Colin nodded. “Just James. Besides, he said Brent’s not even in town. He’s in the Caribbean or something, and I have a date at nine, so it’ll be short and it’ll be done,” he reassured her, as he tugged at his wine-red tie, which was already close to unknotted.
Shannon rose. “Stop it,” she said, tsking her twin brother gently. “You always do that.”
“Do what?”
“Tug at your tie.”
“I hate these stupid things.”
“Then why do you wear one?”
Colin shrugged, and ran a hand through his dark, nearly black, hair. Funny that she and Colin were the twins in their quartet of siblings, but they couldn’t have looked more different. Not that fraternal boy-girl twins should look the same. It was just ironic that Colin, the one closest to her, had the darkest hair and darkest eyes of her three brothers, while Shannon’s natural coloring was fair.
“It’s expected,” he grumbled, as she straightened the knot in his neckwear. “I swear sometimes you treat me like I’m still the baby of the family.”
“You always will be,” she said, as she finished her task and held up five fingers to remind him. Five minutes younger.
“Anyway, James wants to meet you, since you’re the face of the company. You’re the star.”
She scoffed, as she stretched her neck from side to side. “I’m absolutely not a star. Does this investor guy know it’s me, though?”
Colin arched an eyebrow. “As in, does he think he’s contracting entertainment services from Shay Sloan or from the woman who’s the object of Brent’s desire in ‘King Schmuck,’ one of the most popular viral videos in the last year?”
She rolled her eyes as she walked to the other side of the room to grab her water bottle. “I presume he knows the first,” she said, taking a sip. “How about the second?”
Colin laughed. “I’m guessing no. That’s what’s so funny about it. Brent has no fucking clue that you’ve been under his nose all these years.”
“Well, I had no clue he was here, either, until you started talking to his business guy. I didn’t go looking him up,” she said, though that wasn’t entirely true. For the first few months after they’d split, she’d Googled Brent nearly every day. Hungry for breadcrumbs, she’d gobbled up each and every bit of information she could find, reading posts here and there in the entertainment trades about his show. But then she’d stopped searching for him regularly, because what was the point? They were through, they were over—they were done. She’d sent a friend to pick up her things from his place, and though he had called a few times in the days after he took off for L.A., she hadn’t answered. After she’d left for London, she’d tried him once or twice from overseas, but had never reached him.

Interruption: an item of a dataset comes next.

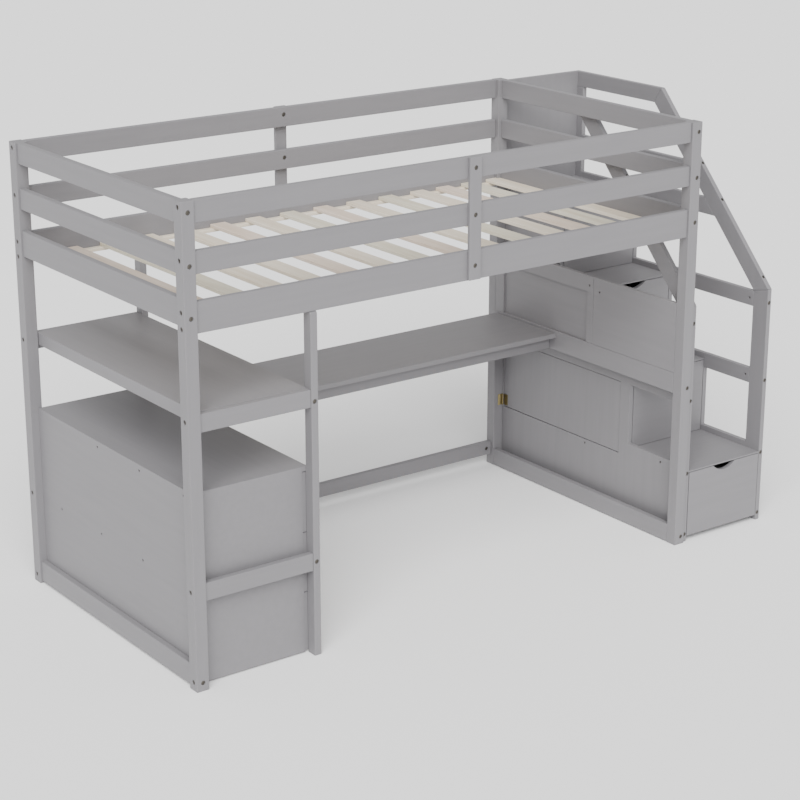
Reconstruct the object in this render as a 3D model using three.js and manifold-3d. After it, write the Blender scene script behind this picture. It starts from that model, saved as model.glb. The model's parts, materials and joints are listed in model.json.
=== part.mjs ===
// Loft bed with a desk, a chest of drawers under a raised shelf, and storage stairs at one end.
// Millimetres, +Z up. The layout is worked out from the front left post's outer foot (X along the bed,
// Y from front to back), then the whole group is moved so the middle of its footprint is the origin.
import * as THREE from "three";
import { mergeVertices } from "three/addons/utils/BufferGeometryUtils.js";
import Module from "manifold-3d";

const wasm = await Module();
wasm.setup();

// ---- driving dimensions ----

const fit = 0.3; // gap between two pieces that are screwed or rest together

// bed frame
const bedLength = 2000;
const bedWidth = 1066;
const bedHeight = 1507;
const postSide = 43;
const railThick = 21;
const railInset = 7; // rails stand back this far from the outer faces of the posts
const railHeight = 68;
const railSpace = 80; // open height between the top rail and the middle rail
const deckHeight = 1140; // upper face of the slats
const sideRailDrop = 24; // side rail below the slats
const sideRailHeight = 95;
const endBoardDrop = 3; // end boards below the slats
const leftEndBoardHeight = 84;
const rightEndBoardHeight = 73;

// upright stiles screwed to the outside of the guard rails
const stileWidth = 46;
const stileThick = 12;
const frontStileX = 1018;
const rearStileX = 1000;
const stileFoot = 2; // lower end of a stile above the lower edge of the side rail

// posts between the shelf bay and the desk bay
const midPostX = 430;
const midPostWidth = 25;
const midPostInset = 5;
const midPostRound = 9;

// slats and their ledgers
const slatWidth = 60;
const slatThick = 12;
const slatEndGap = 5;
const closePitch = 117;
const secondSlatX = 150;
const widePitches = 10;
const closePitches = 3;
const slatLetIn = 2;
const ledgerWidth = 21.7;

// shelf over the chest
const wingHeight = 875;
const wingThick = 18;
const wingLipDrop = 23;
const wingLipThick = 15;
const wingRailHeight = 57;
const wingRailStep = 1; // rails below the upper face of the shelf
const wingEndGap = 2;

// desk
const deskHeight = 620;
const deskThick = 17;
const deskDepth = 349;
const deskRearGap = 5; // desk edge in front of the rear posts
const apronThick = 16;
const apronDrop = 47;
const apronSetback = 34;
const deskEndRailHeight = 74;
const deskEndRailRise = 10; // end rail above the desk's upper face
const lowRailThick = 21;
const lowRearRailFoot = 42;
const lowRearRailHeight = 53;
const rightFootRailFoot = 3;
const rightFootRailHeight = 65;
const leftFootRailFoot = 8;
const leftFootRailHeight = 71;
const chestStretcherFoot = 287;
const chestStretcherHeight = 58;

// panel between the right hand posts, over the desk's end rail
const upperPanelThick = 16;
const upperPanelRise = 3; // top edge above the raised shelf
const pocketDepth = 8;
const pocketFront = 503;
const pocketRearEdge = 91; // pocket's rear edge from the bed's rear face
const pocketTopEdge = 60;
const seamWidth = 2;
const seamFront = 468;

// chest
const chestWidth = 437; // right face from the bed's left face
const chestFoot = 4;
const chestBoard = 16;
const chestEndPanel = 18;
const chestBottomRise = 16; // bottom board above the lower edges of the sides
const chestDrawers = 3;
const chestFrontThick = 18;
const chestFrontRebate = 1; // gap between a drawer front and the edges it covers
const chestFrontGap = 3; // between one front and the next
const chestFrontInset = 2;
const chestFrontFoot = 4;
const chestBoxGap = 2;
const chestBoxHead = 12;
const chestRunner = 12;
const chestDividerGap = 1; // cubby side of the divider ahead of the desk's front edge
const cubbyShelfHeight = 312;
const cubbyShelfSetback = 12;

// stairs
const stairBoard = 18;
const stairClear = 346; // between the two side panels
const stairFront = 7;
const legWidth = 70;
const legRise = 30; // outer corner of a leg above the third step
const braceSlope = 1.08; // rise over run of the sloping guards
const braceAcross = 87.2; // width of a sloping guard measured along the level
const topRailDrop = 10; // outer top rail below the bed's top rail
const topRailHeight = 57;
const landingPostWidth = 49;
const firstStepHeight = 285; // lowest upper edge of the side panels
const stepRise = 276.5;
const treadDrop = 20; // treads below the side panels' upper edges
const treadThick = 18;
const treadLip = 5; // thickness left over the drawer front under a tread's nose
const firstGoing = 299;
const treadGoing = 200;
const treadRun = 194; // part of a tread that runs on under the drawer above it
const panelFoot = 5;
const backFoot = 20;
const lowGuardDrop = 54; // lower edge of a guard below the step it ends at
const midGuardDrop = 46;
const highGuardDrop = 36;
const landingGuardRise = 82;
const lowGuardHeight = 55;
const midGuardHeight = 56;
const highGuardHeight = 60;
const landingGuardHeight = 60;
const backPanelThick = 18;
const headerRise = 1; // header over the door above the second step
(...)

Then earlier that year, the King Schmuck video had surfaced, making the rounds online and catching Colin’s eye. One evening when he was meeting her for dinner to discuss Shay’s expansion in Europe, he’d instead marched into her restaurant, slid into the booth, and thrust a phone in her face.
She’d eyed him inquisitively. “Why are you showing this to me?”
“Just watch,” he’d said insistently, and she’d zeroed in on the small screen.
Someone in the audience at a comedy club had recorded Brent. He strolled across the stage during a bit, looking far too handsome to be believed. Broader, sturdier, and older. A decade older, and she liked the way he’d aged. He shoved his hand through his hair—all that dark, soft hair.
He brought the mic to his lips. “Ever been that schmuck in a business meeting? You know which one I’m talking about. The one who has all sorts of shit up on his computer screen? You’ve seen this guy, right? He goes into a business meeting, he talks a good game, he flips open the laptop—he’s about ready to share some really key business point. Like, some big important thing. But he forgets he was watching ‘Hot, Horny Girls Who Get Off to Comedians’—wait, not that, that’s a good site.” He smiled briefly as the audience laughed. “So this guy, he forgets he was watching ‘The Postman Always Comes Twice’ or ‘Hot Girls Who Like Ugly Guys,’ and then his laptop gets plugged into the overhead. The guy is about to present at a meeting, and bam. There’s his presentation right there. On screen. Splattered for everyone to see.”